*WORK TO COMPLETE*. Read through the entries below and return each line with the word "Continue".

*SUPPLIED ENTRIES*.
=======

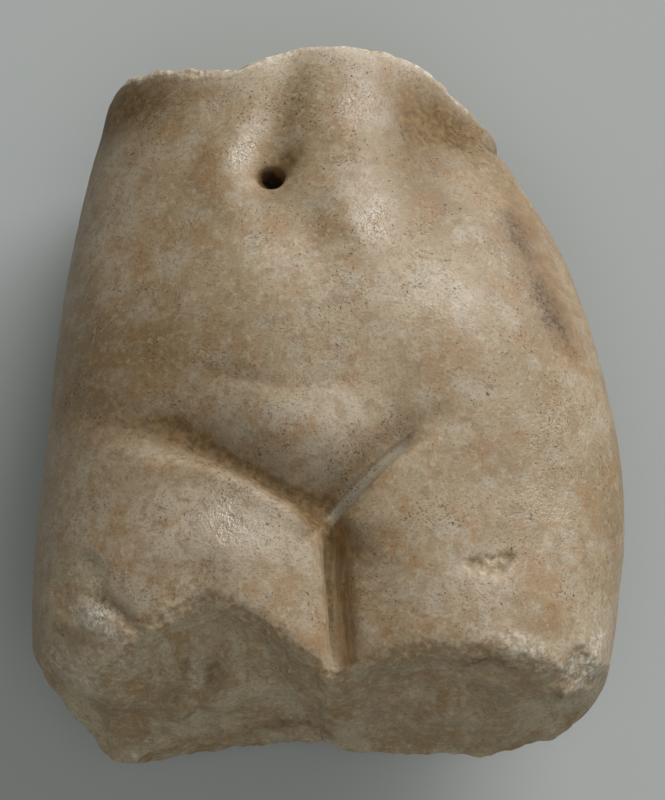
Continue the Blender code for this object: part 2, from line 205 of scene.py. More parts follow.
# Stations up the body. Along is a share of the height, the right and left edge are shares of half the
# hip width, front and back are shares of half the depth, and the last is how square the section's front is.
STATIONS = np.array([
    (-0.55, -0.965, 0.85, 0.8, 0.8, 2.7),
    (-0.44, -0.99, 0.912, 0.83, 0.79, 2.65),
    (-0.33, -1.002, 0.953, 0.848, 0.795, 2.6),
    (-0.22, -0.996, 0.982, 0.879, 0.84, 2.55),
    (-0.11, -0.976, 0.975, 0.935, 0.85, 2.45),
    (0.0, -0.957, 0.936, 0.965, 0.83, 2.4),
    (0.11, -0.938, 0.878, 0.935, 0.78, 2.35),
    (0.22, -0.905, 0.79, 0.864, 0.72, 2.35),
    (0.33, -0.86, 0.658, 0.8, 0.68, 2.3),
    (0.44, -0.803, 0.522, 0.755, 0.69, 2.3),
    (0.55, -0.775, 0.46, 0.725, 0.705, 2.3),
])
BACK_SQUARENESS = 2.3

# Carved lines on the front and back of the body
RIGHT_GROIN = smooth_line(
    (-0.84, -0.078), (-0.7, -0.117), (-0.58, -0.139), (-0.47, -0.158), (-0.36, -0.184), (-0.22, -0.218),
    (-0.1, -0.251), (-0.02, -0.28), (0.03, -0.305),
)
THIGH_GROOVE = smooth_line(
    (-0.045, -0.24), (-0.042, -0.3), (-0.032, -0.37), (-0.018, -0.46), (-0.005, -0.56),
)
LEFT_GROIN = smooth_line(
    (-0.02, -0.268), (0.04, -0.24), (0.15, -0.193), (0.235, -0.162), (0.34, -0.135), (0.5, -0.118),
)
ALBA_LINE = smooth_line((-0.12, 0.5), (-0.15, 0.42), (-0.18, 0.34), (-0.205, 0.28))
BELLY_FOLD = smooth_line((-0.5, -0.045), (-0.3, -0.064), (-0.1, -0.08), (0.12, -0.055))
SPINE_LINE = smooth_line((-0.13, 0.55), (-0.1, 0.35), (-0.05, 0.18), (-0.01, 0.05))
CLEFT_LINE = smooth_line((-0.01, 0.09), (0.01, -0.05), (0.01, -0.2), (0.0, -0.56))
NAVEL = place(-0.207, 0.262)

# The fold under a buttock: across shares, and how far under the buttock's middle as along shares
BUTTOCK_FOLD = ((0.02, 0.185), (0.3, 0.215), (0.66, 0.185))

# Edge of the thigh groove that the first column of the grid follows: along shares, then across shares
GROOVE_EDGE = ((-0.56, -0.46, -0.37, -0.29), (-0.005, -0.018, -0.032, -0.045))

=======

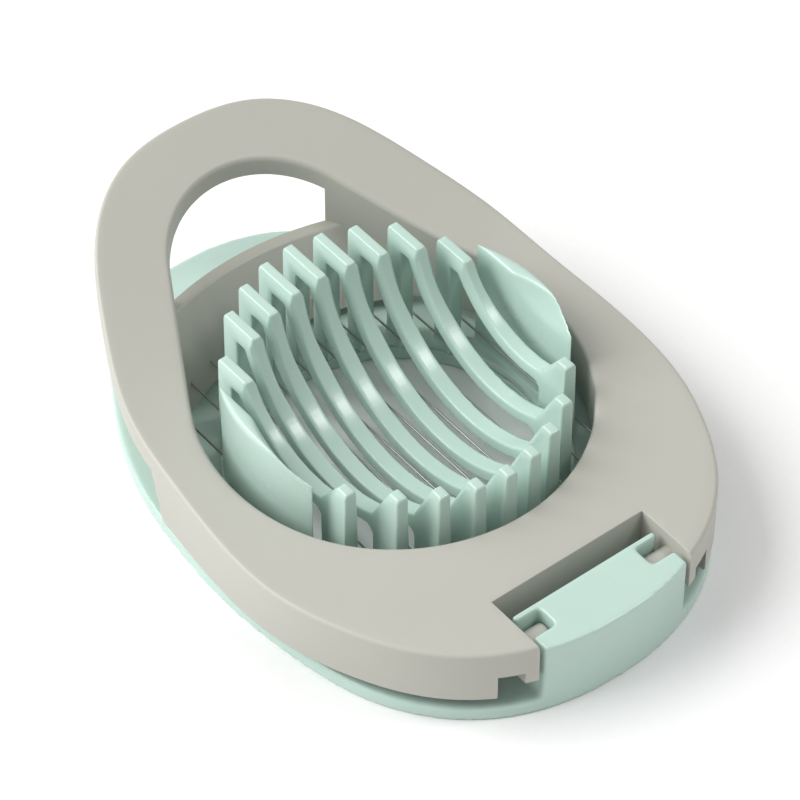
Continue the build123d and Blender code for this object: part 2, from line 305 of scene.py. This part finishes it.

=======

*ANSWER TO THIS PROBLEM*.
Continue the Blender code for this object: part 2, from line 205 of scene.py. More parts follow.
Continue the build123d and Blender code for this object: part 2, from line 305 of scene.py. This part finishes it.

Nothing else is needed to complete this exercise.